È toccato al Journal du dimanche scavare nel dolore dopo il funerale di sabato, ottenendo un pentimento per la brusca rottura voluta dall'avvocatessa diventata leader del partito oggi più votato di Francia: «Non mi perdonerò mai quella decisione, perché so che gli provocò un dolore immenso», ha detto giustificando però il parricidio politico con la necessità d'allargare gli orizzonti del Fn.
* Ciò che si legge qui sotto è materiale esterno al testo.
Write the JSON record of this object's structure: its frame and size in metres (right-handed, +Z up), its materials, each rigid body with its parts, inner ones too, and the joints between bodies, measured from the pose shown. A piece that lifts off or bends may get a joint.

In una Francia pronta ad accogliere certe sollecitazioni paterne, ma non più disposta a tollerarne le provocazioni, dopo l'ennesima sparata fu quindi espulso: era ancora presidente onorario quando disse che l'occupazione tedesca non era stata poi così disumana, e condì il tutto promettendo «un'infornata» a Patrick Bruel, uno dei cantanti, per giunta ebreo.
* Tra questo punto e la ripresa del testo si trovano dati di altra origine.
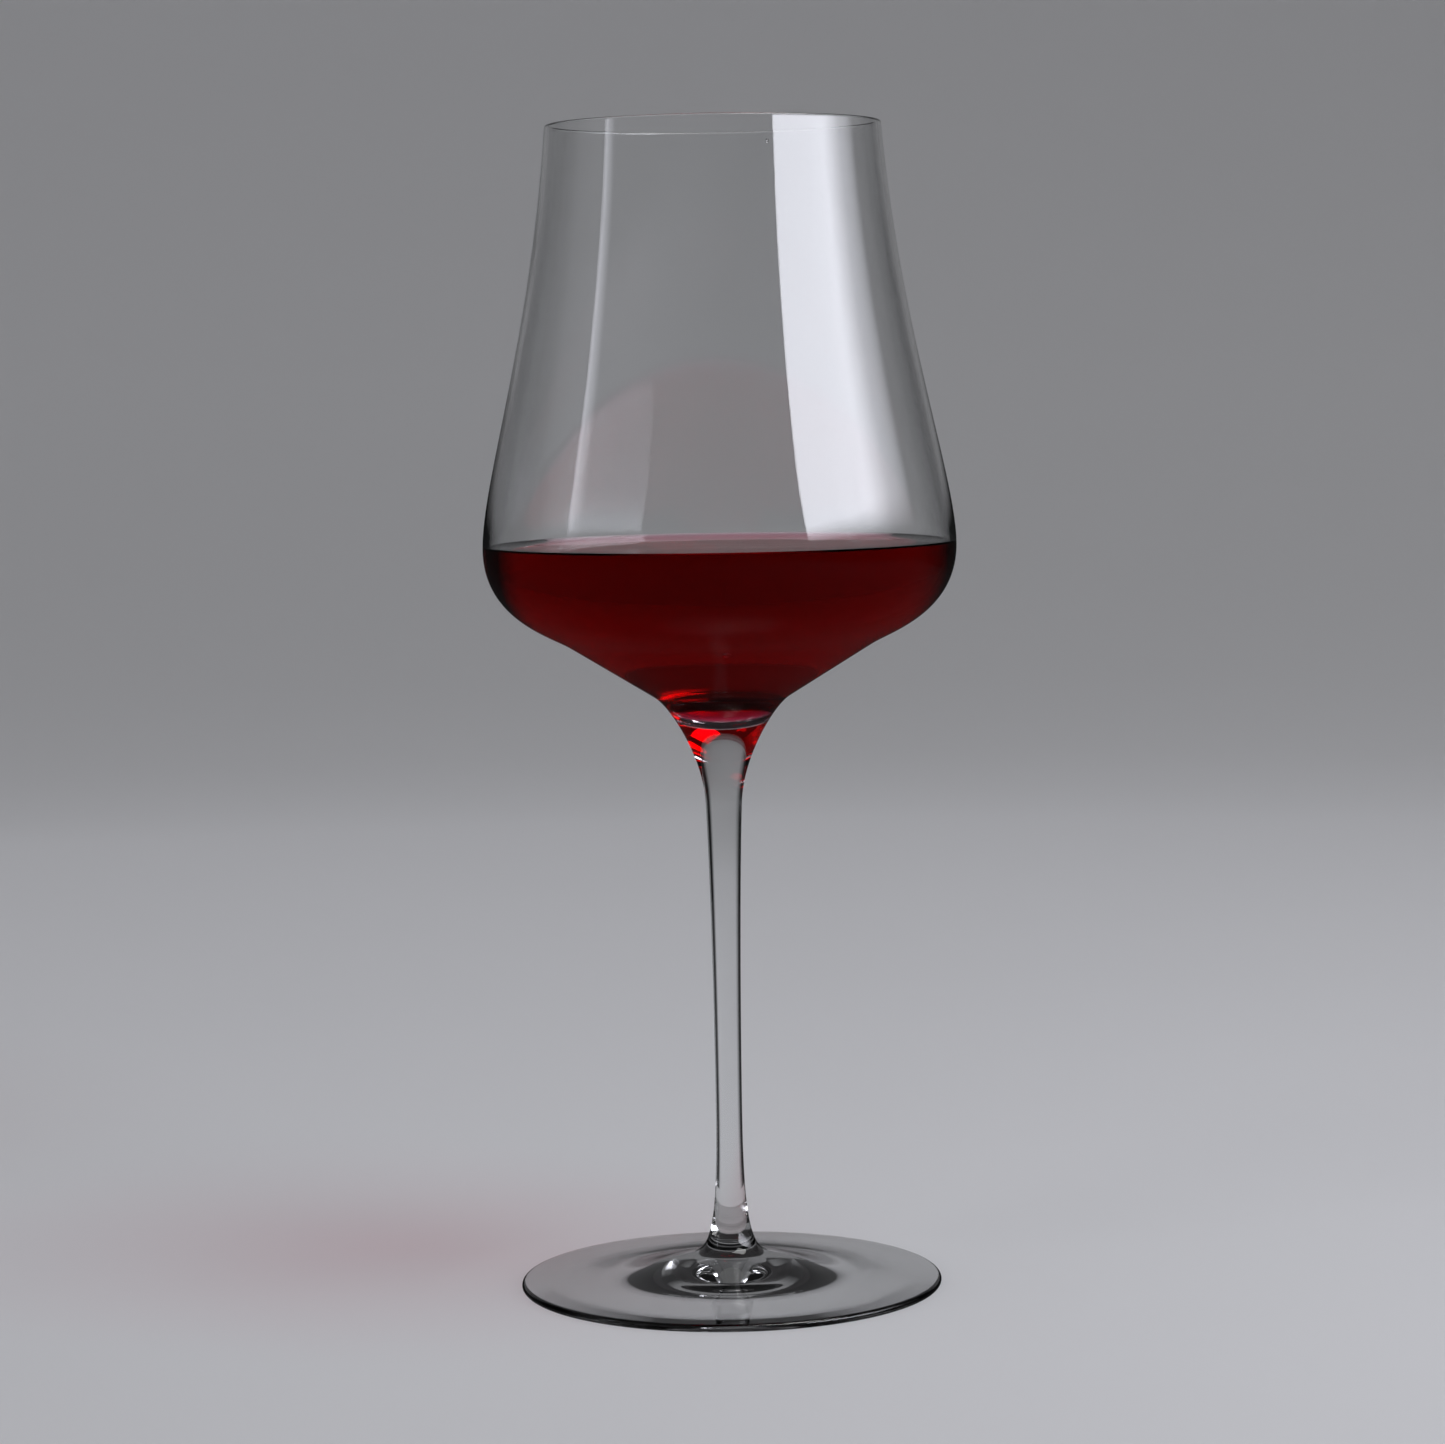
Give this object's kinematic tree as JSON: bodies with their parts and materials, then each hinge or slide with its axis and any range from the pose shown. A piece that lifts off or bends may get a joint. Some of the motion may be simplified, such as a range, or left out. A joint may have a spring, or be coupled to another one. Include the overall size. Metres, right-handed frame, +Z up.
{
  "type": "glass of red wine",
  "caption": "Stemmed clear wine glass with a wide bowl, low shoulder, thin stem and flat round foot, filled with red wine to its widest point.",
  "frame": {"origin": "centre of the foot's underside, on the surface that the glass stands on", "axes": "+Z up along the axis of the glass, from the foot to the rim; X and Y level, +Y away from the viewer"},
  "size_m": [0.0932, 0.0932, 0.23],
  "materials": {
    "clear_glass": "clear, fire polished",
    "red_wine": "clear deep garnet liquid"
  },
  "bodies": {
    "root": {"glass": "clear_glass", "wine": "red_wine"}
  },
  "joints": []
}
Fu uno strappo politico (e umano) mai ricucito, con cui la figlia inaugurò la premiante fase della dé-diabolisation del Front National, recidendo del tutto il legame con il reazionario che sfiorò l'Eliseo nel 2002. Ma oggi, in una fase in cui non è più la sola a dire che certe idee paterne su immigrazione, sicurezza e globalizzazione non erano poi così strampalate (tolti i negazionismi, anzi di stretta attualità), ecco il sottile rimpianto per la scelta choc: «Fino alla fine della mia esistenza mi porrò la domanda: Avrei potuto agire diversamente?». Tanti vecchi elettori del padre, come vari ex Fn sostanzialmente epurati come lui, vissero quel gesto come un tradimento (e qualcuno guarda ancora Marine con sospetto per quella cacciata). Oggi il nuovo passo: l'affaccio su un passato che riscuote seguito nell'Ue e un abbozzato mea culpa.
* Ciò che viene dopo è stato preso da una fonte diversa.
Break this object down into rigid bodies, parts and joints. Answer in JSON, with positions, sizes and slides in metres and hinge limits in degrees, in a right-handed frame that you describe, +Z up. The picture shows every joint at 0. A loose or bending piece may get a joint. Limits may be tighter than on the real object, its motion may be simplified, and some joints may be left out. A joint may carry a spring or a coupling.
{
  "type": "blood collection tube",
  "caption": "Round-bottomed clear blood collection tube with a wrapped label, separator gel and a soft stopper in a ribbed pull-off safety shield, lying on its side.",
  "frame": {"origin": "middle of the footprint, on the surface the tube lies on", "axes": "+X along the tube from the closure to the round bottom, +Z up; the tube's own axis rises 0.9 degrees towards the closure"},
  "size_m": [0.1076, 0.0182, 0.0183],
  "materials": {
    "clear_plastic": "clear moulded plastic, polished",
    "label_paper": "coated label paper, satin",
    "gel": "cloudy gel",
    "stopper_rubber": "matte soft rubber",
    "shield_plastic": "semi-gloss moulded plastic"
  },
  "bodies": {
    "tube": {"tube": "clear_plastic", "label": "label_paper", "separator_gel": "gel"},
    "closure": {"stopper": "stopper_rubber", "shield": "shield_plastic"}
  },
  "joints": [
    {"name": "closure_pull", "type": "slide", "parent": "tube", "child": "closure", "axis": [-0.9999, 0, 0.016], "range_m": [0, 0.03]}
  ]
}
Al Jdd, «BleuMarine» doveva parlare della visita nell'arcipelago di Mayotte e delle emergenze che il governo dovrebbe affrontare, ma era inevitabile che finisse per commentare l'addio del patriarca della destra. Nel non semplice né scontato elogio post mortem chiama (per la prima volta dopo anni) «papà» l'uomo che gli avversari hanno bollato per decenni come «il diavolo» della V Repubblica. «Felicemente sorpresa» per l'omaggio tributato anche da partiti che hanno avversato il «Menhir» (così l'hanno ricordato i quadri dell'odierno Rassemblement national), Marine si è scagliata contro i cortei di giubilo dei simpatizzanti di estrema sinistra che si son dati appuntamento in varie piazze stappando champagne da Parigi a Marsiglia. «Sintomo di ferocia, ingiusto giudicarlo solo alla luce di quelle polemiche». Pragmatismo in tasca e fiamma nel simbolo, rivendica certe idee paterne e pure la sua strada che guarda all'Eliseo.

Mai così vicino da quando nel 2011 ha ereditato il Fn recidendo il cordone ombelicale col fondatore: «A un certo punto ho detto basta perché non si può dare speranza alla gente, promettere loro un futuro migliore, costringendola a vivere con una spada di Damocle sulla testa».